Tell how many lines in the data below include the word "high". The answer is the number only.

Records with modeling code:
-- START --

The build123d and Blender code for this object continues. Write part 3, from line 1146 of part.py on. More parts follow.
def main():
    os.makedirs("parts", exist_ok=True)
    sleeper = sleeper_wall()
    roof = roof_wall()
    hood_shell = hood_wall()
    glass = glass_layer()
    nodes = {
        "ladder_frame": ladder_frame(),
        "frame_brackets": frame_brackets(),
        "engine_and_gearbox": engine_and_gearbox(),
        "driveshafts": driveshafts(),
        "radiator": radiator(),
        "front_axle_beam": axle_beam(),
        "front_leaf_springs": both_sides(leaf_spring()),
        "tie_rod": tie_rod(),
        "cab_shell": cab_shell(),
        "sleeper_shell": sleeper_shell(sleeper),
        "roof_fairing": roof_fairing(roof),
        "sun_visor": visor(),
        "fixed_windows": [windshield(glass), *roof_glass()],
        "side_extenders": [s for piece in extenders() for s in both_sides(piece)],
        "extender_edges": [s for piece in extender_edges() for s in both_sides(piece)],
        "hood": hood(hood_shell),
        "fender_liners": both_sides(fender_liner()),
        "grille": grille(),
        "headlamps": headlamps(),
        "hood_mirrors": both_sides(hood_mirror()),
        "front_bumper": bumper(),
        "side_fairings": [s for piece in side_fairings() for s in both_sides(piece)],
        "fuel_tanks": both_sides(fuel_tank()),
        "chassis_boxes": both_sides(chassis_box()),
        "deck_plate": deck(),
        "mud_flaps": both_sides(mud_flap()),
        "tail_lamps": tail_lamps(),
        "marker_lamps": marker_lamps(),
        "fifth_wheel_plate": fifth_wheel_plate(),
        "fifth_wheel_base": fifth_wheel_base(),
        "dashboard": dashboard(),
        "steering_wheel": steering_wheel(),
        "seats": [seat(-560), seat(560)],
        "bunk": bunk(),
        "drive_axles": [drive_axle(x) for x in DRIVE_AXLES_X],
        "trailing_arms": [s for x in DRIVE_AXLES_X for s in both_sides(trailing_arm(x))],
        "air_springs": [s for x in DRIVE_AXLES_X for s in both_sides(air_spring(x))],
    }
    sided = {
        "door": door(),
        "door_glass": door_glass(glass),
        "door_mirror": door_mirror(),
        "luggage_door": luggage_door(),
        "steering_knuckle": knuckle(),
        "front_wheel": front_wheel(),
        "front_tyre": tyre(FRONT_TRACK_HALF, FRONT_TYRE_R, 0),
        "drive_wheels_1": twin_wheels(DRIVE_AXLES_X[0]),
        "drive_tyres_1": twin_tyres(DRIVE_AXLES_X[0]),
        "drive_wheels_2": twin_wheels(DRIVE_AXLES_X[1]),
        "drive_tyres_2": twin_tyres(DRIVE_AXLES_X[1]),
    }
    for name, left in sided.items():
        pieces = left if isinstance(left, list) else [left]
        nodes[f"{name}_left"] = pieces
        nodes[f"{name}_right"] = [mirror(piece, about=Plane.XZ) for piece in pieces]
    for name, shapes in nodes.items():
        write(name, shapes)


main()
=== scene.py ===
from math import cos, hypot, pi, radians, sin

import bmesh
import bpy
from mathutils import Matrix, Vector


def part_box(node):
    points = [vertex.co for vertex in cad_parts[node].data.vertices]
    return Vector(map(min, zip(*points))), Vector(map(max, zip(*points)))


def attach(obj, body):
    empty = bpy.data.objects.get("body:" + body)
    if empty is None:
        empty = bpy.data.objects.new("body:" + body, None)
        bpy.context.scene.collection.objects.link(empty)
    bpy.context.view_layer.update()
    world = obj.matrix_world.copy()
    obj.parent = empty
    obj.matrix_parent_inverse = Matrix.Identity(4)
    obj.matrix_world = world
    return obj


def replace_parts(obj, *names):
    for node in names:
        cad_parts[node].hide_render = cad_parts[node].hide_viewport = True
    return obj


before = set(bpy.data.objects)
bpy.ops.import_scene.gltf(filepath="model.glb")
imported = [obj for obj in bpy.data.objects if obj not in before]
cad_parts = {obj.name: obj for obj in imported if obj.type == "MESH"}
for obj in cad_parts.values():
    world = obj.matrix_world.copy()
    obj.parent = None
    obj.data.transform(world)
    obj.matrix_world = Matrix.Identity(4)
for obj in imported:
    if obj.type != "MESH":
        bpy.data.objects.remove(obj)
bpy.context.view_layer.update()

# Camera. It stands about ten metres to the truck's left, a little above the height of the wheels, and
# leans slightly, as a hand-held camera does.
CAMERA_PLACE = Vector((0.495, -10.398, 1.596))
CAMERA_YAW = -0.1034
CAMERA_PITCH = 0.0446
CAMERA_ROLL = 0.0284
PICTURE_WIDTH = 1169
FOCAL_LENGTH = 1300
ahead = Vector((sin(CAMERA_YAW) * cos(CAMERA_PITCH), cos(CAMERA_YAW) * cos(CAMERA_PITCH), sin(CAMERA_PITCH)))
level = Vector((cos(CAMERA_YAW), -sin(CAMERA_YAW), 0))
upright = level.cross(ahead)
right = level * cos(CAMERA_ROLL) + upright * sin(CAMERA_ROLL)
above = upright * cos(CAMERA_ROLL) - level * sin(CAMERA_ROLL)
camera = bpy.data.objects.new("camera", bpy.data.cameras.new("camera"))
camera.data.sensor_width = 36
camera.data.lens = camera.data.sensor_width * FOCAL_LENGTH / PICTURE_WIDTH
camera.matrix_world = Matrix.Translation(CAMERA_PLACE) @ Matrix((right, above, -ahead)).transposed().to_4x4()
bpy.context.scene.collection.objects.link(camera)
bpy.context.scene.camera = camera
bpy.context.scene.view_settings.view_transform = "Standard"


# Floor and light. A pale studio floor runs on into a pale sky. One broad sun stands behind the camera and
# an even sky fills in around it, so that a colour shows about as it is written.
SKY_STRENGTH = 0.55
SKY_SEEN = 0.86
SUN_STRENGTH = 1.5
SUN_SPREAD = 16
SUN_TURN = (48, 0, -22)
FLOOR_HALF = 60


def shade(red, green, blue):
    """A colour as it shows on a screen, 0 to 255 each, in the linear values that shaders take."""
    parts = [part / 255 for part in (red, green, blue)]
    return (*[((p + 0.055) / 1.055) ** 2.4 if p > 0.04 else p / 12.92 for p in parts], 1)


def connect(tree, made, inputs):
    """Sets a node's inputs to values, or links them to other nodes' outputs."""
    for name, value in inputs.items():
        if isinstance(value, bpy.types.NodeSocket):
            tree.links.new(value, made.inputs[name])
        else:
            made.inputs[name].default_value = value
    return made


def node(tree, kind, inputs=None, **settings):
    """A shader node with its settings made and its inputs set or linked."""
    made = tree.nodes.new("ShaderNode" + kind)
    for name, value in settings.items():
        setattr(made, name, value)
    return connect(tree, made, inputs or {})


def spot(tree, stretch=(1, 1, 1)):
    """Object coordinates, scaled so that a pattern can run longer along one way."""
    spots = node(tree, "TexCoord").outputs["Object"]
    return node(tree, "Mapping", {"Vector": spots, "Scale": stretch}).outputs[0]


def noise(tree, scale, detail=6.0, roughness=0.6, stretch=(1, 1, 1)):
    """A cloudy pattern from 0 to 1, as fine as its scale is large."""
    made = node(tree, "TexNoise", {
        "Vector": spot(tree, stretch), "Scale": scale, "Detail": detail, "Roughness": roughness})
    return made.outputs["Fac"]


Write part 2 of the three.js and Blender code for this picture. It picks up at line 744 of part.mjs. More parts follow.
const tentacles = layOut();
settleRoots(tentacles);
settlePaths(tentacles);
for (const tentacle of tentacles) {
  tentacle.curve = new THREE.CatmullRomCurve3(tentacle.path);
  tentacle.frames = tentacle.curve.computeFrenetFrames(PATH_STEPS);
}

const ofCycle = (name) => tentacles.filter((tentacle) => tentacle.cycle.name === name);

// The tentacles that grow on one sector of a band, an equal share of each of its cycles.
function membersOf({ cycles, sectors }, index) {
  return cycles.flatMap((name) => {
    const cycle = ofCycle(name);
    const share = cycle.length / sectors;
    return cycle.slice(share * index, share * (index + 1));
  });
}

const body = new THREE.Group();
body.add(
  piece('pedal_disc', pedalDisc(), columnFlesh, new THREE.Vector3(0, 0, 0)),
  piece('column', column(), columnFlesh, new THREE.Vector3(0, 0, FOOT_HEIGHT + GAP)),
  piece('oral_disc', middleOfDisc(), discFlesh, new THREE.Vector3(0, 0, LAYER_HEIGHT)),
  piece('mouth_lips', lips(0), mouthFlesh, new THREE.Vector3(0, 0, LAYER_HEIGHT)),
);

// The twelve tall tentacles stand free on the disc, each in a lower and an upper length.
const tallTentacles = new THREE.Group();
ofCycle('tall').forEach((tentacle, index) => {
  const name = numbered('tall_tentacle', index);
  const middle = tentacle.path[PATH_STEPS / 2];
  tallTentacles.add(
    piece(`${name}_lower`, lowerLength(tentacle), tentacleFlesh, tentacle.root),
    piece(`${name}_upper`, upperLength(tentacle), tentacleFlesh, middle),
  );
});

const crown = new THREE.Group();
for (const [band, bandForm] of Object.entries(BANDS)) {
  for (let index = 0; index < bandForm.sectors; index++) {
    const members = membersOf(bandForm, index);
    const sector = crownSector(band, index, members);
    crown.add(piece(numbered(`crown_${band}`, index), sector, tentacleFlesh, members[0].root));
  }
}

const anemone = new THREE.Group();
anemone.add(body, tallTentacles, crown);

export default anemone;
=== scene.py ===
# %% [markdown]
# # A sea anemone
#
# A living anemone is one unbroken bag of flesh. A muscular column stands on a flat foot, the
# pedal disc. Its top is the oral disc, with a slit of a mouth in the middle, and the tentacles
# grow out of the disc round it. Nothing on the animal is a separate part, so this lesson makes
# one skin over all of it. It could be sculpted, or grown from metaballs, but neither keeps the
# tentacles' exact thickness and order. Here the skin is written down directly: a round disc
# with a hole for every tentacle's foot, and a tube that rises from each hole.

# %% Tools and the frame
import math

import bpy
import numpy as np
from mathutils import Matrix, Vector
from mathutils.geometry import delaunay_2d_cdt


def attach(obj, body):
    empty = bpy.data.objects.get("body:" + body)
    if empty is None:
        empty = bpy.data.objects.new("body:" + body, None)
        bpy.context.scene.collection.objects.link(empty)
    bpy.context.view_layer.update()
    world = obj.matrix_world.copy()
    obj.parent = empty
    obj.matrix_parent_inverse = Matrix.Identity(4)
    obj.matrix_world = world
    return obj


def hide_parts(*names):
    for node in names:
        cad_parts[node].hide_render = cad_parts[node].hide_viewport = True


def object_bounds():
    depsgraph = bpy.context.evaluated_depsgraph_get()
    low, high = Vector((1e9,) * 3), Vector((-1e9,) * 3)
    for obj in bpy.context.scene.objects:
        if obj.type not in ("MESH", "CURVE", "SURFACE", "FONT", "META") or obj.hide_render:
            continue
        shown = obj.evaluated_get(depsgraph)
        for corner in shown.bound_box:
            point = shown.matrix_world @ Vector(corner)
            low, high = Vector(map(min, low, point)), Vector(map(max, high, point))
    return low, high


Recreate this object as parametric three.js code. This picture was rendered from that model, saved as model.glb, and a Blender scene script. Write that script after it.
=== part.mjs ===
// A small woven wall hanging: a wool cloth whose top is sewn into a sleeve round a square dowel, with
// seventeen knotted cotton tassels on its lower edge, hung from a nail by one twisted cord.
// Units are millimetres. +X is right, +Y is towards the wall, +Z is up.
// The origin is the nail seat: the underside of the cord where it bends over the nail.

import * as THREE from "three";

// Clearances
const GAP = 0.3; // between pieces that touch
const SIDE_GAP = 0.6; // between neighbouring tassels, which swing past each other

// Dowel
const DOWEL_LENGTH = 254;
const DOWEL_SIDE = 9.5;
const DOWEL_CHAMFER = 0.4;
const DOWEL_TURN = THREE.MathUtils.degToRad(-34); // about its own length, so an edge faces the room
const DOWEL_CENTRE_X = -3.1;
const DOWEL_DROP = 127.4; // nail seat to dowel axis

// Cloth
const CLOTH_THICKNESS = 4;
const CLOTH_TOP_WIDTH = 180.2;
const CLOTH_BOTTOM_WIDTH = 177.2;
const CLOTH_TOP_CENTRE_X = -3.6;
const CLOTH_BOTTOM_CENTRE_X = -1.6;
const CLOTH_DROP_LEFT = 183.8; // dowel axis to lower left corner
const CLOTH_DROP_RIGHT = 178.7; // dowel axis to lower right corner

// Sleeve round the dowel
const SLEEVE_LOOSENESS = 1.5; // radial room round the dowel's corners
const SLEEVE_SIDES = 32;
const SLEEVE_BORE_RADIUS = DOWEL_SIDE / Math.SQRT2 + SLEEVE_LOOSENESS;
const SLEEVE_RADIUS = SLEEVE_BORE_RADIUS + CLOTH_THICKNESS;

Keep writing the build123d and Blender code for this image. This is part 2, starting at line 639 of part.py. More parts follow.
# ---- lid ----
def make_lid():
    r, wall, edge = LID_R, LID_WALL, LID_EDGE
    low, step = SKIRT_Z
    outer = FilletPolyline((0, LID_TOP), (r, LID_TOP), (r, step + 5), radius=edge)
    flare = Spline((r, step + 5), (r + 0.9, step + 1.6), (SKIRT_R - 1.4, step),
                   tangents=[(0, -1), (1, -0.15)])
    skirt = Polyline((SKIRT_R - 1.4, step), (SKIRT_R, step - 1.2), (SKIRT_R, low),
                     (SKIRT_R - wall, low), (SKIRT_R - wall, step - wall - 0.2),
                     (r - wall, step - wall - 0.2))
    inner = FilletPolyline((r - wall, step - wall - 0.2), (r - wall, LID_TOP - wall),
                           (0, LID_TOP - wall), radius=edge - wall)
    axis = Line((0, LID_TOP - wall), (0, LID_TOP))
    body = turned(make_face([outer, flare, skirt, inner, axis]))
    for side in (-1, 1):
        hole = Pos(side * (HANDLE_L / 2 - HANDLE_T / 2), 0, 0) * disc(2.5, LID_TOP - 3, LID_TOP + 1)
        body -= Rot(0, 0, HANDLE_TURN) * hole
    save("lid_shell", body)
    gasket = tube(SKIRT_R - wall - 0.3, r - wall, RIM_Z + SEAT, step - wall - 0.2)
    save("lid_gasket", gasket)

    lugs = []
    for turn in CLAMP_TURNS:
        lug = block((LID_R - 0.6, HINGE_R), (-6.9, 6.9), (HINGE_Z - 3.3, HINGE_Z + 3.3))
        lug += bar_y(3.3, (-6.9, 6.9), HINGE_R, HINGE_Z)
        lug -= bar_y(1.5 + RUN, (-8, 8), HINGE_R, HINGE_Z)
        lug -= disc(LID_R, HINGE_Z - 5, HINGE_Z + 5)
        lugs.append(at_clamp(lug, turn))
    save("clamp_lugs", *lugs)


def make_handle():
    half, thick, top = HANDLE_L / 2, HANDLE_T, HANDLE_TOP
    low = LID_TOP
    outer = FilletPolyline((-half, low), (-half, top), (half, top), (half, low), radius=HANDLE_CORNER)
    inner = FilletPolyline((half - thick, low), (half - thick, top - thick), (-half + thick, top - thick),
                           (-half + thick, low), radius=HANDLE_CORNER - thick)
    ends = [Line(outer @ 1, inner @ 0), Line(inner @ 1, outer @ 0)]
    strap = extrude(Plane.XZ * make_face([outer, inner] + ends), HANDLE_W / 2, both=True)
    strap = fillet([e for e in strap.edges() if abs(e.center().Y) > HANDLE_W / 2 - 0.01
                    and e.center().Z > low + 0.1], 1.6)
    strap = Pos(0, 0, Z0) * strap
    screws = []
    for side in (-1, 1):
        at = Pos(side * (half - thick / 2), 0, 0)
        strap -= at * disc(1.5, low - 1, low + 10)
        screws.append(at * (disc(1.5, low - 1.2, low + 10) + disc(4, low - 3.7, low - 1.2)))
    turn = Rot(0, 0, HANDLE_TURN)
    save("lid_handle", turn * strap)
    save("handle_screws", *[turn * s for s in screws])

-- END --

[The solution]
3